When the internet works properly, you take it for granted. It’s like oxygen. You don’t really think about it, or the process behind the scenes. Typically, the disruptions you face are local: your router is acting up, or you forgot to pay your broadband bill, or your cellphone’s data connection is patchy. You’re resigned to these disruptions because they are familiar, proximate and, to a certain extent, within your control.
But beyond that last mile lies the vast and complex skeleton of the internet, a vital part of which is a content delivery network, or CDN, like Fastly. Essentially the internet is all about serving up content and interactions (whether it’s text, images, audio, video, emojis, etc) from a server to a device belonging to you, the user. But there are many points of failure in this incredible labyrinth, as has been evidenced in multiple outages over the past few years. While it’s impossible to describe the entire skeleton of the internet at anything short of book length, we’ll take a quick look at a few of its elements and the ways in which chunks of the internet can go down if one of them malfunctions.
In the simplest, most basic form of internet access, a static page of content can be hosted on a server. This server could just be a computer sitting in someone’s house or, more typically, a server sitting in a data centre somewhere, and that page is delivered over a network to your computer. As this process expands – in terms of nature of service, geographical range, volume of content, complexity of content, and number of operators involved – this process gets infinitely more complicated and sprawling.
These days, the CDN is probably the first thing you unknowingly encounter as you surf the internet. CDNs are networks of servers around the world, which distribute duplicated versions of many elements of a website so that they can be delivered quicker to the end user by being physically closer to them.
For instance, when you open a video on Netflix (which uses its own CDN), Netflix would have stored multiple copies of that video in servers in different parts of the world, depending on its expected demand for that particular video. So, a user clicking on the “Play” button will be served up the video from its nearest server in the quickest possible timeframe with the lowest possible latency.
For a video in an Indian language, Netflix’s CDN may prioritise storing it in servers in or closer to India and places with significant Indian populations, so that the bytes comprising the video find the shortest or quickest route to your laptop or smartphone. Now, when a CDN like Fastly goes down, all the websites that use it to deliver their content to you will also go down. And, as we discovered recently, large portions of the internet depend on Fastly.
Another critical category of service powering the internet is that of the cloud service provider. Cloud service providers offer a vast array of services, including cloud computing, cloud storage, database, analytics and pretty much everything you would need to deliver a website, app, product or service over the internet.
Many of you may remember the Amazon web services, or AWS, outage of November 2020 that took out many websites and apps. AWS and other cloud service providers like Microsoft Azure and Google Cloud are behind a rapidly increasing portion of the internet these days. These service providers also work by having a network of data centres and server farms all over the world.
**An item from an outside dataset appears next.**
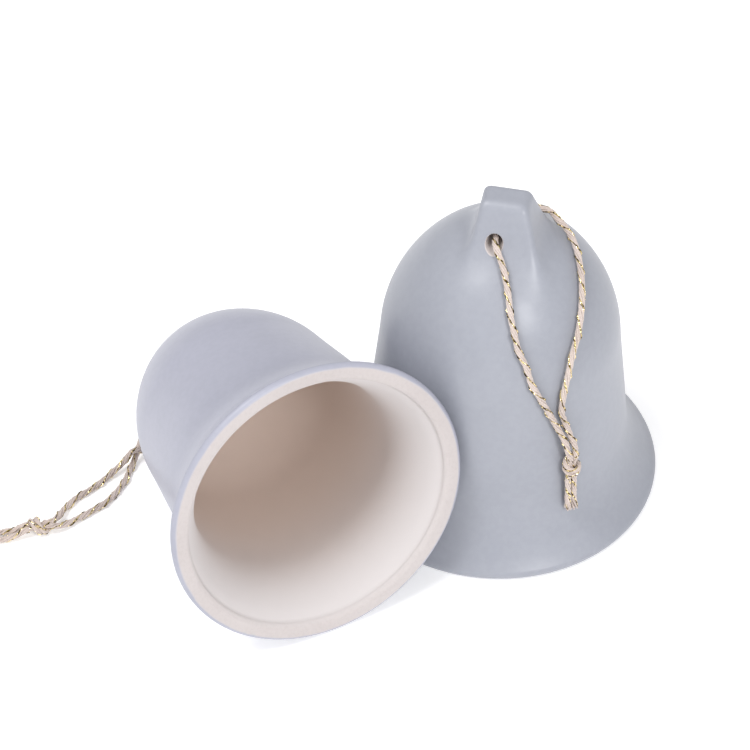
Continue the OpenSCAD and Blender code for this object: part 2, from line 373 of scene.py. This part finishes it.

For instance, the major cloud service providers have servers in Delhi, Mumbai, Chennai, Bengaluru and Hyderabad. (See map for more.)
With so much of the internet depending on one of three big vendors, an outage with any of them – even if it’s relatively small and localised, like the AWS outage – can have a debilitating impact on internet access for millions of people.
Now, apart from service providers, the physical infrastructure of the internet is also a vast network, comprising data centres, internet exchange points, and submarine cables, among other things.
Submarine cables have been the backbone of international communications right from the 19th century, when they carried telegraph messages, coded using codes like the Morse code, across the world. Right now, a vast network of submarine cables connects the whole world to the internet. India has multiple cables landing in seaside cities like Mumbai, Chennai, Kochi, Thiruvananthapuram and Thoothukudi (see map). Faults with submarine cables have caused numerous localised internet outages, the most memorable of them being perhaps the 2008 submarine cable fault, where three major submarine cables, especially those connecting India to the internet, suffered damage, leading to a serious outage.
Apart from the above, there are many other critical elements of the internet, including internet exchange points, where different internet service providers and content delivery networks connect to each other, that can also fail, leading to some degree of loss of functionality for you, as a user, even if it’s fleeting.
The beauty of the internet is that it is distributed. There are myriad ways for a packet of data to get from point A to point B. This essentially decentralised aspect of the internet has been a critical element in its impact, growth and resilience.
With this background, it’s a concerning aspect that much of the backbone of the internet is getting consolidated, whether it is with cloud service providers like AWS and Azure, or CDNs like Fastly. The more centralised the internet becomes, the less resilient it is and more susceptible to catastrophic failures, whether caused by internal faults or external attacks. The Fastly outage is the latest reminder that this is a trend that needs to be halted, if not reversed, for the sake of the internet’s future.